Since I lost my son, Robbie, on May 16, 2010, each day has been a new learning experience. I am no expert on suicide. I don't even know what that would mean. I do know that the people who love and support me have made all the difference. I do know that hearing from others who are members in this awful club helps me understand that the roller coaster of grief I feel isn't crazy, that I'm not alone, and that there is a way through to the other side of the waves of emotion. 

Sadly, I also know that many people have been cruel and said and done horrible, awful, terrible things. Some were unintentional, but many others, done with intention. Everyone handles grief differently, but some need to lash out and inflict pain. 

After originally posting this piece, some people decided to use it as a tool to shame and lay blame. Those people clearly had not read the post, but in an effort to ease the pain of a young woman, I temporarily removed it. 

*Before reading this post, please understand that there is no blame, no guilt, no finger pointing going on here. 

This is about Grief. 

This is about fighting for a foothold, while lost in the black hole of darkness. 

This is about LOVE. 

Love the people who face the rest of days fighting, as I have since losing Robbie. Be a shoulder for them to lean on, an ear to listen, a warrior who protects their hearts. 

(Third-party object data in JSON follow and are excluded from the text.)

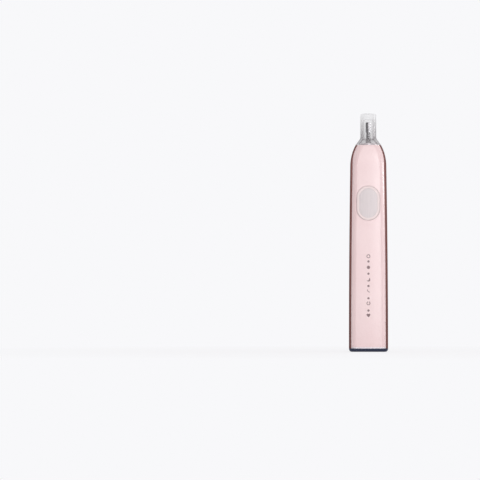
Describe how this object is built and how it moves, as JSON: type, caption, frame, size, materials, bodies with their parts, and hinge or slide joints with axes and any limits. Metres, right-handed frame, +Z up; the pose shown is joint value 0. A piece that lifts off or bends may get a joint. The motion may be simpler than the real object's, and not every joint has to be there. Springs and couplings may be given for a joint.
{
  "type": "skin scrubber",
  "caption": "Slim rechargeable skin scrubber handle with a flat-sided oval button, a column of mode lights and a swinging steel drive shaft under a clear push-on cap.",
  "frame": {"origin": "bottom centre of the base, on the surface that the handle stands on", "axes": "+Z up the handle towards the drive shaft's tip, -Y out of the button side, +X to the right when looking at the button"},
  "size_m": [0.0296, 0.0252, 0.1812],
  "materials": {
    "pink_shell": "satin",
    "rose_metal": "polished dark rose anodised",
    "dark_base": "polished dark anodised",
    "pale_trim": "gloss",
    "black_rubber": "matte",
    "grey_rubber": "satin",
    "steel": "satin",
    "polished_metal": "polished",
    "bronze": "satin",
    "copper": "enamelled",
    "ferrite": "matte",
    "lamination": "satin",
    "magnet": "nickel plated",
    "white_plastic": "matte",
    "black_plastic": "matte",
    "lead_plastic": "satin",
    "cell_wrap": "shrink wrapped",
    "board": "solder resist",
    "mauve_lens": "translucent",
    "mauve_print": "printed",
    "clear_plastic": "clear moulded",
    "button_rim": "soft touch",
    "button_pad": "silver satin"
  },
  "bodies": {
    "handle": {"front_cover": "pink_shell", "rear_cover": "pink_shell", "side_frame": "rose_metal", "base_cap": "dark_base", "base_trim": "pale_trim", "base_seal": "black_rubber", "base_screws": "steel", "coil_bobbin": "white_plastic", "charging_coil": "copper", "ferrite_disc": "ferrite", "coil_leads": "lead_plastic", "neck_collar": "polished_metal", "collar_clip": "steel", "collar_seal": "black_rubber", "shaft_boot": "grey_rubber", "front_bearing": "bronze", "rear_bearing": "bronze", "motor_can": "steel", "motor_front_bell": "steel", "motor_rear_bell": "black_plastic", "stator_core": "lamination", "stator_coils": "copper", "motor_damper": "black_rubber", "motor_terminals": "bronze", "motor_leads": "lead_plastic", "chassis": "white_plastic", "battery_cell": "cell_wrap", "battery_tabs": "steel", "battery_pads": "black_rubber", "circuit_board": "board", "board_screws": "steel", "controller_chip": "black_plastic", "charger_chip": "black_plastic", "board_parts": "black_plastic", "mode_leds": "white_plastic", "light_shield": "black_plastic", "mode_lights": "mauve_lens", "mode_marks": "mauve_print", "tact_switch": "black_plastic"},
    "cap": {"clear_cap": "clear_plastic"},
    "rotor": {"drive_shaft": "polished_metal", "rotor_core": "lamination", "rotor_magnets": "magnet"},
    "button": {"button_rim": "button_rim", "button_pad": "button_pad", "switch_plunger": "black_plastic"}
  },
  "joints": [
    {"name": "cap_pull", "type": "slide", "parent": "handle", "child": "cap", "axis": [0, 0, 1], "range_m": [0, 0.1]},
    {"name": "button_press", "type": "slide", "parent": "handle", "child": "button", "axis": [0, 1, 0], "range_m": [0, 0.00045], "stiffness_N_per_m": 1500, "springref_m": -0.0005},
    {"name": "shaft_swing", "type": "hinge", "parent": "handle", "child": "rotor", "pos_m": [0, 0, 0.15], "axis": [0, 0, 1], "range_deg": [-6, 6], "stiffness_Nm_per_rad": 0.08}
  ]
}
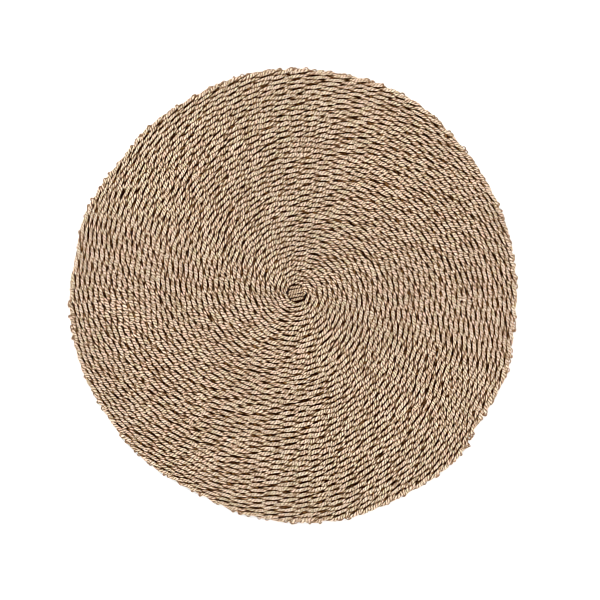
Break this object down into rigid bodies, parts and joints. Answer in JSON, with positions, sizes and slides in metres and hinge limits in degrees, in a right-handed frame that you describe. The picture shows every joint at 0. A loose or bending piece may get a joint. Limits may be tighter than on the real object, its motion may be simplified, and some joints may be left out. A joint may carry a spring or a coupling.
{
  "type": "round sisal rug",
  "caption": "Flat round rug of natural sisal cord, twined in a spiral from its centre, with an uneven rim.",
  "frame": {"origin": "under the middle of the rug, on the surface that it lies on: the centre of the bounding box's lower face", "axes": "+Z up out of the rug's face; +X to the right and +Y up in the picture, which looks straight down"},
  "size_m": [1.194, 1.2126, 0.015],
  "materials": {
    "sisal": "undyed two-ply sisal cord, straw to light brown, matt with a faint fibre sheen"
  },
  "bodies": {
    "root": {"twined_mat": "sisal"}
  },
  "joints": []
}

Do not 'should on' yourselves; no 'if only I had...' lists, because there is no light at the end of those tunnels. There is no selfishness. That statement is based in ignorance. 

There will be anger, and that's okay. There will be laughter again, and that's okay, too. 

LOVE. 
Love and be kind. 
   

Welcome to my day. To my sleepless night. To my rage.
     This is not going to be one of my usual blogs.
     I am pissed. Angry. Raging mad!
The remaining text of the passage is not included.